> [Source material]
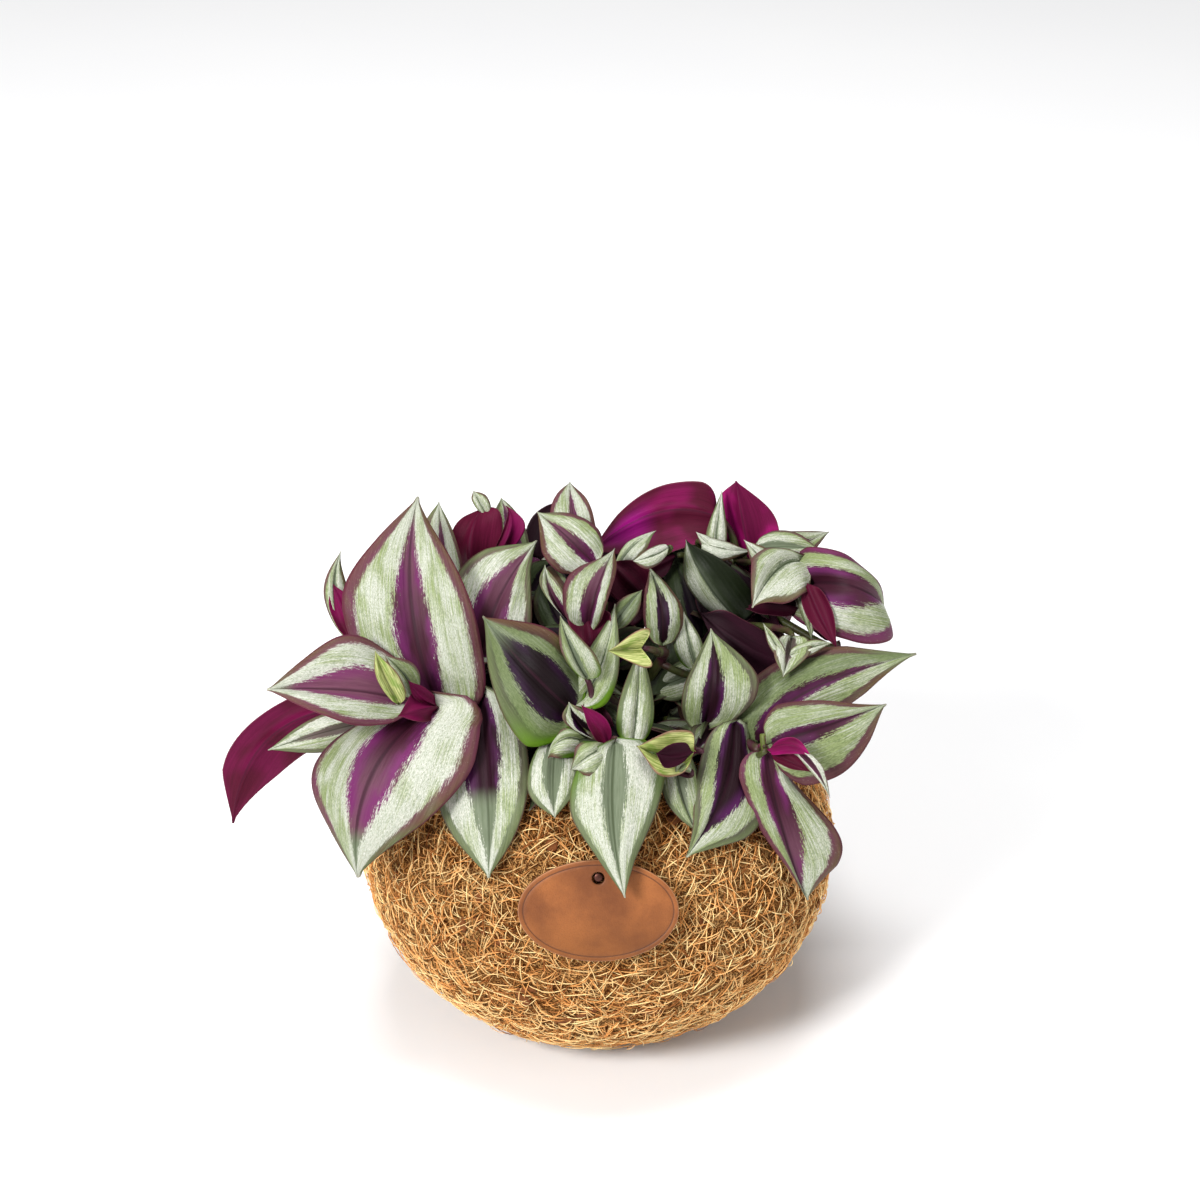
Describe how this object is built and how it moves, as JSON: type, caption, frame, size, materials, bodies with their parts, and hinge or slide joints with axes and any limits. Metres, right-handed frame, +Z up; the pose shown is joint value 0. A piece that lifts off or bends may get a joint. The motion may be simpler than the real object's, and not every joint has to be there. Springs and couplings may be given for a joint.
{
  "type": "potted violet hill inch plant",
  "caption": "Trailing inch plant with silver, green and violet striped leaves, in a nursery pot inside a round coir pot with an oval leather tag, for a shelf or table.",
  "frame": {"origin": "middle of the coir pot's flat base, on the surface it stands on", "axes": "+Z up, -Y towards the front with the tag, +X to the right seen from the front"},
  "size_m": [0.2169, 0.1824, 0.17],
  "materials": {
    "coir": "golden-brown coconut fibre, tangled and matt, with dark gaps and short chips of husk",
    "nursery_plastic": "thin black moulded plastic, satin",
    "potting_soil": "dark crumbly peat and bark, matt",
    "tag_leather": "tan vegetable-tanned leather, smooth, with a thin darker line inside its edge",
    "pin_wire": "small dark wire pin",
    "stem": "fleshy olive-green stem flushed purple, with ringed nodes and papery sheaths",
    "leaf": "fleshy leaf with two silver-green bands, a violet-plum middle and edge, and a burgundy underside, satin"
  },
  "bodies": {
    "root": {"coir_pot": "coir", "grow_pot": "nursery_plastic", "soil": "potting_soil", "tag": "tag_leather", "tag_pin": "pin_wire", "stem_a": "stem", "stem_b": "stem", "stem_c": "stem", "stem_l": "stem", "stem_t": "stem", "stem_u": "stem", "stem_w": "stem", "stem_r": "stem", "stem_m": "stem", "stem_h": "stem", "stem_k": "stem", "leaf_a1": "leaf", "leaf_a2": "leaf", "leaf_a3": "leaf", "leaf_a4": "leaf", "leaf_a6": "leaf", "leaf_d1": "leaf", "leaf_d2": "leaf", "leaf_b1": "leaf", "leaf_b2": "leaf", "leaf_b3": "leaf", "leaf_b5": "leaf", "leaf_v1": "leaf", "leaf_u1": "leaf", "leaf_u3": "leaf", "leaf_w1": "leaf", "leaf_w2": "leaf", "leaf_w3": "leaf", "leaf_m1": "leaf", "leaf_m2": "leaf", "leaf_l1": "leaf", "leaf_t1": "leaf", "leaf_t2": "leaf", "leaf_m3": "leaf", "leaf_m4": "leaf", "leaf_r1": "leaf", "leaf_r3": "leaf", "leaf_r4": "leaf", "leaf_r5": "leaf", "leaf_c1": "leaf", "leaf_c2": "leaf", "leaf_c3": "leaf", "leaf_c4": "leaf", "leaf_c5": "leaf", "leaf_c6": "leaf", "leaf_h1": "leaf", "leaf_h2": "leaf", "leaf_h3": "leaf", "leaf_h4": "leaf", "leaf_h5": "leaf", "leaf_h6": "leaf", "leaf_h7": "leaf", "leaf_h8": "leaf", "leaf_h9": "leaf", "leaf_h10": "leaf"}
  },
  "joints": []
}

> [Challenge] Every line of the data above should be reproduced word for word.

> [Solution for this exercise]
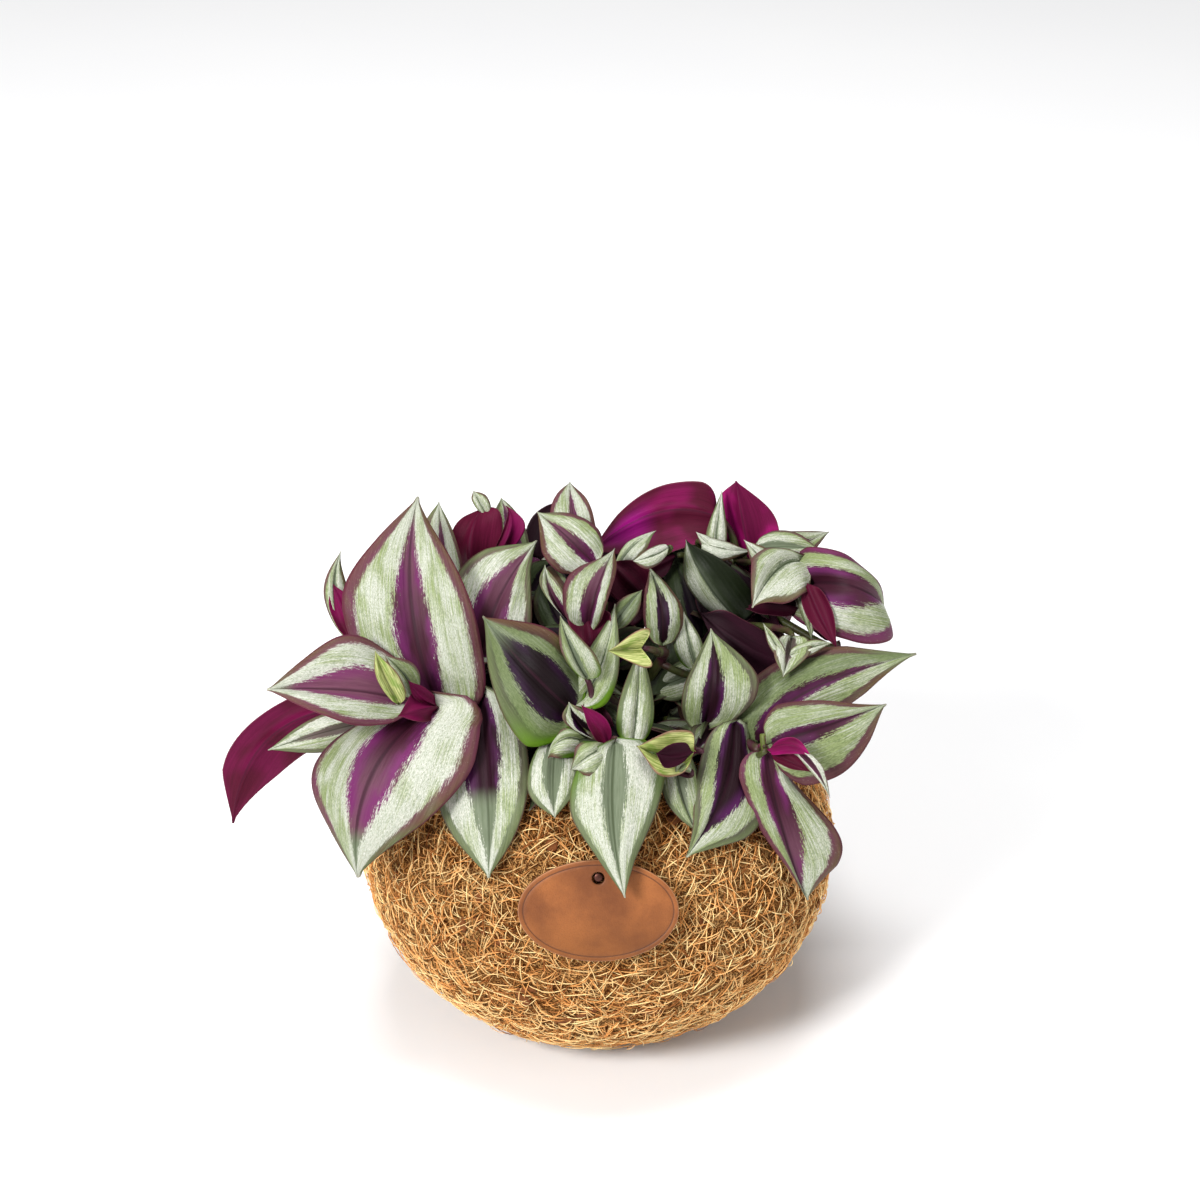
Describe how this object is built and how it moves, as JSON: type, caption, frame, size, materials, bodies with their parts, and hinge or slide joints with axes and any limits. Metres, right-handed frame, +Z up; the pose shown is joint value 0. A piece that lifts off or bends may get a joint. The motion may be simpler than the real object's, and not every joint has to be there. Springs and couplings may be given for a joint.
{
  "type": "potted violet hill inch plant",
  "caption": "Trailing inch plant with silver, green and violet striped leaves, in a nursery pot inside a round coir pot with an oval leather tag, for a shelf or table.",
  "frame": {"origin": "middle of the coir pot's flat base, on the surface it stands on", "axes": "+Z up, -Y towards the front with the tag, +X to the right seen from the front"},
  "size_m": [0.2169, 0.1824, 0.17],
  "materials": {
    "coir": "golden-brown coconut fibre, tangled and matt, with dark gaps and short chips of husk",
    "nursery_plastic": "thin black moulded plastic, satin",
    "potting_soil": "dark crumbly peat and bark, matt",
    "tag_leather": "tan vegetable-tanned leather, smooth, with a thin darker line inside its edge",
    "pin_wire": "small dark wire pin",
    "stem": "fleshy olive-green stem flushed purple, with ringed nodes and papery sheaths",
    "leaf": "fleshy leaf with two silver-green bands, a violet-plum middle and edge, and a burgundy underside, satin"
  },
  "bodies": {
    "root": {"coir_pot": "coir", "grow_pot": "nursery_plastic", "soil": "potting_soil", "tag": "tag_leather", "tag_pin": "pin_wire", "stem_a": "stem", "stem_b": "stem", "stem_c": "stem", "stem_l": "stem", "stem_t": "stem", "stem_u": "stem", "stem_w": "stem", "stem_r": "stem", "stem_m": "stem", "stem_h": "stem", "stem_k": "stem", "leaf_a1": "leaf", "leaf_a2": "leaf", "leaf_a3": "leaf", "leaf_a4": "leaf", "leaf_a6": "leaf", "leaf_d1": "leaf", "leaf_d2": "leaf", "leaf_b1": "leaf", "leaf_b2": "leaf", "leaf_b3": "leaf", "leaf_b5": "leaf", "leaf_v1": "leaf", "leaf_u1": "leaf", "leaf_u3": "leaf", "leaf_w1": "leaf", "leaf_w2": "leaf", "leaf_w3": "leaf", "leaf_m1": "leaf", "leaf_m2": "leaf", "leaf_l1": "leaf", "leaf_t1": "leaf", "leaf_t2": "leaf", "leaf_m3": "leaf", "leaf_m4": "leaf", "leaf_r1": "leaf", "leaf_r3": "leaf", "leaf_r4": "leaf", "leaf_r5": "leaf", "leaf_c1": "leaf", "leaf_c2": "leaf", "leaf_c3": "leaf", "leaf_c4": "leaf", "leaf_c5": "leaf", "leaf_c6": "leaf", "leaf_h1": "leaf", "leaf_h2": "leaf", "leaf_h3": "leaf", "leaf_h4": "leaf", "leaf_h5": "leaf", "leaf_h6": "leaf", "leaf_h7": "leaf", "leaf_h8": "leaf", "leaf_h9": "leaf", "leaf_h10": "leaf"}
  },
  "joints": []
}